A new survey by Harvard\'s Program on Education Policy and Governance and Education Next has found that public support for teachers unions is eroding.

Public support for teachers unions is eroding, according to a new survey by Harvard’s Program on Education Policy and Governance and Education Next. Researchers asked:

“Some people say that teacher unions are a stumbling block to school reform. Others say that unions fight for better schools and better teachers. What do you think? Do you think teacher unions have a generally positive effect on schools, or do you think they have a generally negative effect?”

Participants were asked to choose one of five responses: very positive, somewhat positive, neither positive nor negative, somewhat negative, and very negative.

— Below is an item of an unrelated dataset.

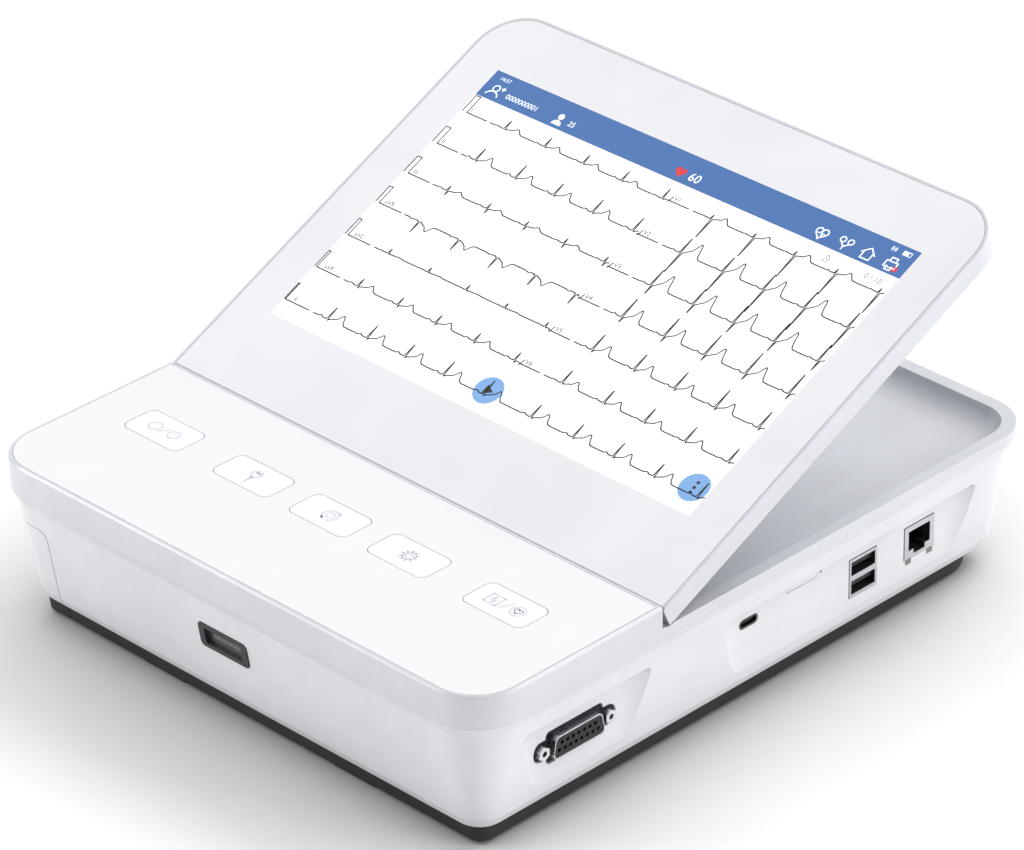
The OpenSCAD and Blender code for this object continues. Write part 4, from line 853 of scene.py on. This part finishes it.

The results are dramatic. Only 22 percent of the public has a very positive positive view of unions in 2012, down from 29 percent in 2011. More striking, only 43 percent of teachers have a very positive view, down from 58 percent the year before. Teachers holding a negative view nearly doubled to 32 percent from 17 percent in 2011.

Researchers also found that when participants were given only two choices on their assessment of union impact, 71 percent of teachers said unions had a positive impact. However, the public split down the middle on the either/or option: 51 percent said unions had a negative impact, while 49 percent said their effect was positive.

Evidence of declining support for public sector unions abounds around the country. Wisconsin governor Scott Walker's victory in the recall election "shows us that, despite all the noise, unions are in decline in traditionally Democrat-leaning Midwestern states," writes David Harsanyi for Human Events. In California, a solidly blue state, there is wide support for decreasing public employee pensions.